# [TO BE DONE]
Copy out all the data, word for word.

# [INFORMATION SUPPLIED]
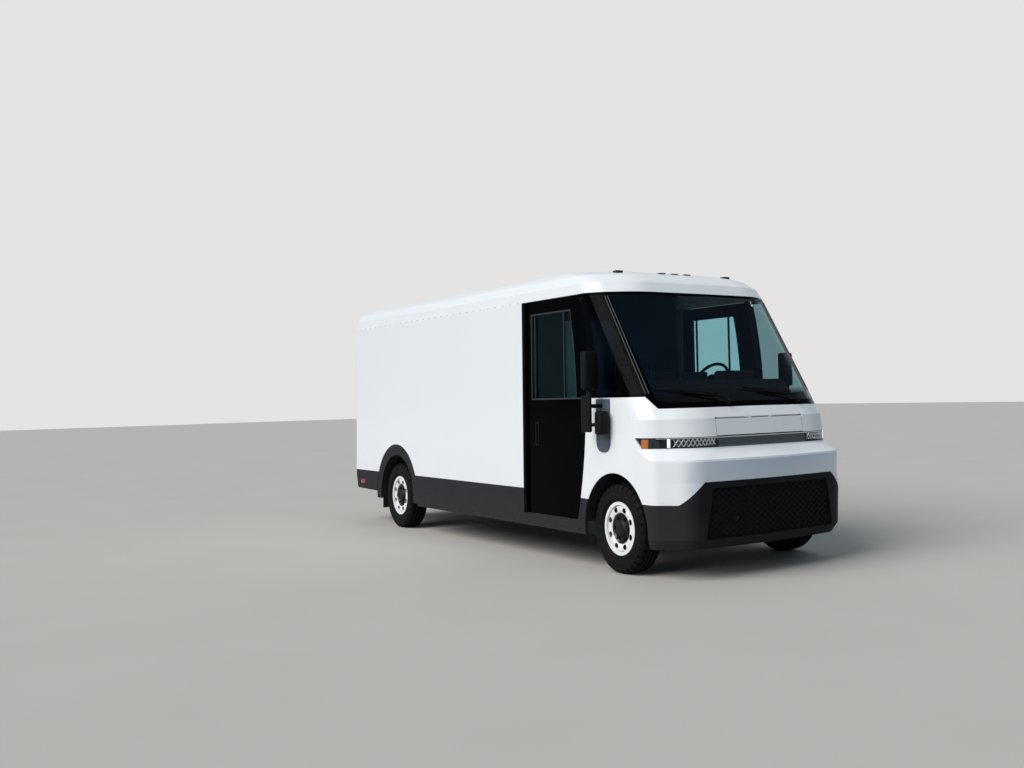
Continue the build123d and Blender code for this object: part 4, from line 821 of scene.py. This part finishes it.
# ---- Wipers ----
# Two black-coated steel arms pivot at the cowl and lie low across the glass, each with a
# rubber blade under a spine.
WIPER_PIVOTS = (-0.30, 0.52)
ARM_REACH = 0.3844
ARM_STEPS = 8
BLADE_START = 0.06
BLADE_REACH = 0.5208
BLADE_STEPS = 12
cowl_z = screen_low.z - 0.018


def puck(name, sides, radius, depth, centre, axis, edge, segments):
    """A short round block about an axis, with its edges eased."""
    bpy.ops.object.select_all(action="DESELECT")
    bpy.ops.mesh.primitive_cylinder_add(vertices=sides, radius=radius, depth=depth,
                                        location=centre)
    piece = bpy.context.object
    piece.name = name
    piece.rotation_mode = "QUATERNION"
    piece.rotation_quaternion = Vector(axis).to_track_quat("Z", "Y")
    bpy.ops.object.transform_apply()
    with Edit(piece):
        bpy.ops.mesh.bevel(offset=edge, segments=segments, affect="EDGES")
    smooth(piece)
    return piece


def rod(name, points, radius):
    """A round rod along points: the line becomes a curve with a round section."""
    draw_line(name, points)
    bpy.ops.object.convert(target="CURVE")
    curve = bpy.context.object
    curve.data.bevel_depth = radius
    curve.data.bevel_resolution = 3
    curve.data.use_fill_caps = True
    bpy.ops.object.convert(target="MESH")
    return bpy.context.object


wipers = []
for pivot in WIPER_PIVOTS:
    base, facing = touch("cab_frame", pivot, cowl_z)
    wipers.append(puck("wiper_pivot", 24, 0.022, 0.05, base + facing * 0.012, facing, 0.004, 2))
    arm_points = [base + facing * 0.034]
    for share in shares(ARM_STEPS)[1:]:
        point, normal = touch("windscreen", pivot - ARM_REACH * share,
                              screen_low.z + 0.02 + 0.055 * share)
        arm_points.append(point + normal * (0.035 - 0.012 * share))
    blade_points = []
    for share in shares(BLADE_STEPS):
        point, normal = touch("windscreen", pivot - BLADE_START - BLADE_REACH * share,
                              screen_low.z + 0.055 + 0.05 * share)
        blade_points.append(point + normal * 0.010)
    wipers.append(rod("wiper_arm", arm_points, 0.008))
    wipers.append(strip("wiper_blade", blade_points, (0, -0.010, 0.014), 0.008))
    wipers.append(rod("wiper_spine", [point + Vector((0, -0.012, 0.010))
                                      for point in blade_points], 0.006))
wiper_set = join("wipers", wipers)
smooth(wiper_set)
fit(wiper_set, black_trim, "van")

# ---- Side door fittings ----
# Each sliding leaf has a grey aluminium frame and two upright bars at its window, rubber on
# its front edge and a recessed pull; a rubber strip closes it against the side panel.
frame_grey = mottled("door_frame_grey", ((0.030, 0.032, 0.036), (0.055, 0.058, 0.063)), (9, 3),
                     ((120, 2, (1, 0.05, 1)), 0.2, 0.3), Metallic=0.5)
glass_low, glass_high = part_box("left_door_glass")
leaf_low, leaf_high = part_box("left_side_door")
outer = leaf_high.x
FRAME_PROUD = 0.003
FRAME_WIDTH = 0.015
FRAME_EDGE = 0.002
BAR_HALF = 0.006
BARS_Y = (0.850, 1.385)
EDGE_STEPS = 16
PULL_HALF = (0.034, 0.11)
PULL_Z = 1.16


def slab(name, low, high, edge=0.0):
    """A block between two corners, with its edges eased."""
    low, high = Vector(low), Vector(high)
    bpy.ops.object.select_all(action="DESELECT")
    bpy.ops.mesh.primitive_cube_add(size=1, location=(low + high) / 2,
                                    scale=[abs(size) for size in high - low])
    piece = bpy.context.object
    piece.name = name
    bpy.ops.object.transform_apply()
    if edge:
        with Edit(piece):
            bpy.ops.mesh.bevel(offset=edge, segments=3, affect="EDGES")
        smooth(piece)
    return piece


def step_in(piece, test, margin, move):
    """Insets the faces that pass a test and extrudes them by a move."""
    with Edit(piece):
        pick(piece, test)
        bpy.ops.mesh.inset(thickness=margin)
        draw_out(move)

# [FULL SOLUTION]
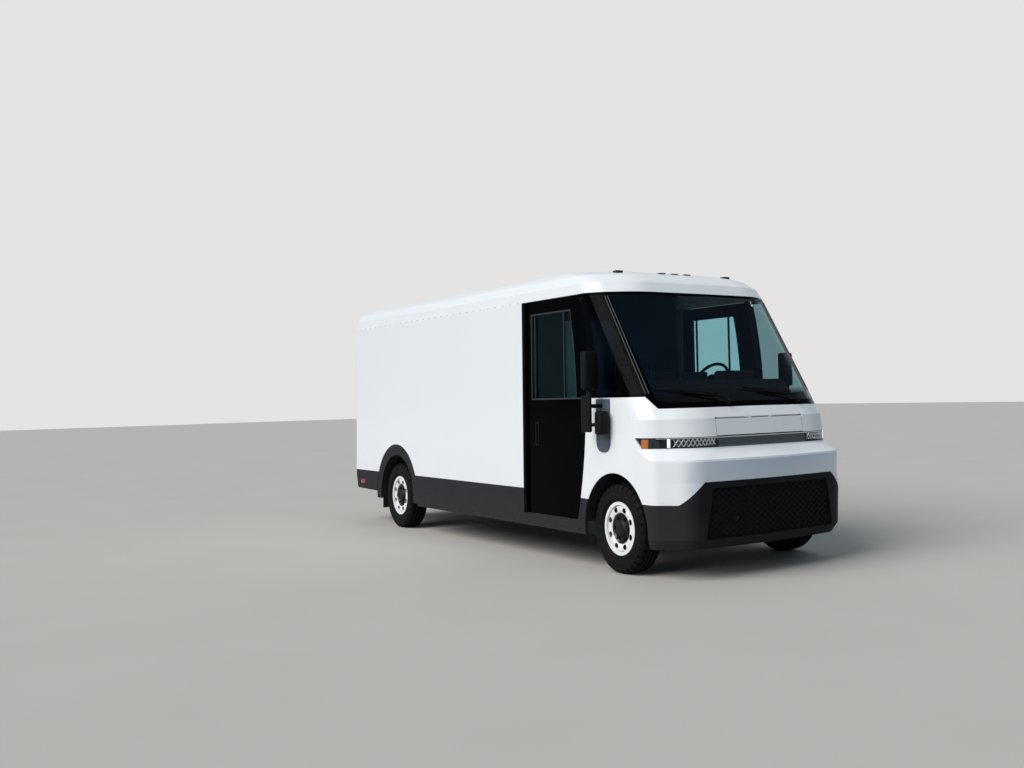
Continue the build123d and Blender code for this object: part 4, from line 821 of scene.py. This part finishes it.
# ---- Wipers ----
# Two black-coated steel arms pivot at the cowl and lie low across the glass, each with a
# rubber blade under a spine.
WIPER_PIVOTS = (-0.30, 0.52)
ARM_REACH = 0.3844
ARM_STEPS = 8
BLADE_START = 0.06
BLADE_REACH = 0.5208
BLADE_STEPS = 12
cowl_z = screen_low.z - 0.018


def puck(name, sides, radius, depth, centre, axis, edge, segments):
    """A short round block about an axis, with its edges eased."""
    bpy.ops.object.select_all(action="DESELECT")
    bpy.ops.mesh.primitive_cylinder_add(vertices=sides, radius=radius, depth=depth,
                                        location=centre)
    piece = bpy.context.object
    piece.name = name
    piece.rotation_mode = "QUATERNION"
    piece.rotation_quaternion = Vector(axis).to_track_quat("Z", "Y")
    bpy.ops.object.transform_apply()
    with Edit(piece):
        bpy.ops.mesh.bevel(offset=edge, segments=segments, affect="EDGES")
    smooth(piece)
    return piece


def rod(name, points, radius):
    """A round rod along points: the line becomes a curve with a round section."""
    draw_line(name, points)
    bpy.ops.object.convert(target="CURVE")
    curve = bpy.context.object
    curve.data.bevel_depth = radius
    curve.data.bevel_resolution = 3
    curve.data.use_fill_caps = True
    bpy.ops.object.convert(target="MESH")
    return bpy.context.object


wipers = []
for pivot in WIPER_PIVOTS:
    base, facing = touch("cab_frame", pivot, cowl_z)
    wipers.append(puck("wiper_pivot", 24, 0.022, 0.05, base + facing * 0.012, facing, 0.004, 2))
    arm_points = [base + facing * 0.034]
    for share in shares(ARM_STEPS)[1:]:
        point, normal = touch("windscreen", pivot - ARM_REACH * share,
                              screen_low.z + 0.02 + 0.055 * share)
        arm_points.append(point + normal * (0.035 - 0.012 * share))
    blade_points = []
    for share in shares(BLADE_STEPS):
        point, normal = touch("windscreen", pivot - BLADE_START - BLADE_REACH * share,
                              screen_low.z + 0.055 + 0.05 * share)
        blade_points.append(point + normal * 0.010)
    wipers.append(rod("wiper_arm", arm_points, 0.008))
    wipers.append(strip("wiper_blade", blade_points, (0, -0.010, 0.014), 0.008))
    wipers.append(rod("wiper_spine", [point + Vector((0, -0.012, 0.010))
                                      for point in blade_points], 0.006))
wiper_set = join("wipers", wipers)
smooth(wiper_set)
fit(wiper_set, black_trim, "van")

# ---- Side door fittings ----
# Each sliding leaf has a grey aluminium frame and two upright bars at its window, rubber on
# its front edge and a recessed pull; a rubber strip closes it against the side panel.
frame_grey = mottled("door_frame_grey", ((0.030, 0.032, 0.036), (0.055, 0.058, 0.063)), (9, 3),
                     ((120, 2, (1, 0.05, 1)), 0.2, 0.3), Metallic=0.5)
glass_low, glass_high = part_box("left_door_glass")
leaf_low, leaf_high = part_box("left_side_door")
outer = leaf_high.x
FRAME_PROUD = 0.003
FRAME_WIDTH = 0.015
FRAME_EDGE = 0.002
BAR_HALF = 0.006
BARS_Y = (0.850, 1.385)
EDGE_STEPS = 16
PULL_HALF = (0.034, 0.11)
PULL_Z = 1.16


def slab(name, low, high, edge=0.0):
    """A block between two corners, with its edges eased."""
    low, high = Vector(low), Vector(high)
    bpy.ops.object.select_all(action="DESELECT")
    bpy.ops.mesh.primitive_cube_add(size=1, location=(low + high) / 2,
                                    scale=[abs(size) for size in high - low])
    piece = bpy.context.object
    piece.name = name
    bpy.ops.object.transform_apply()
    if edge:
        with Edit(piece):
            bpy.ops.mesh.bevel(offset=edge, segments=3, affect="EDGES")
        smooth(piece)
    return piece


def step_in(piece, test, margin, move):
    """Insets the faces that pass a test and extrudes them by a move."""
    with Edit(piece):
        pick(piece, test)
        bpy.ops.mesh.inset(thickness=margin)
        draw_out(move)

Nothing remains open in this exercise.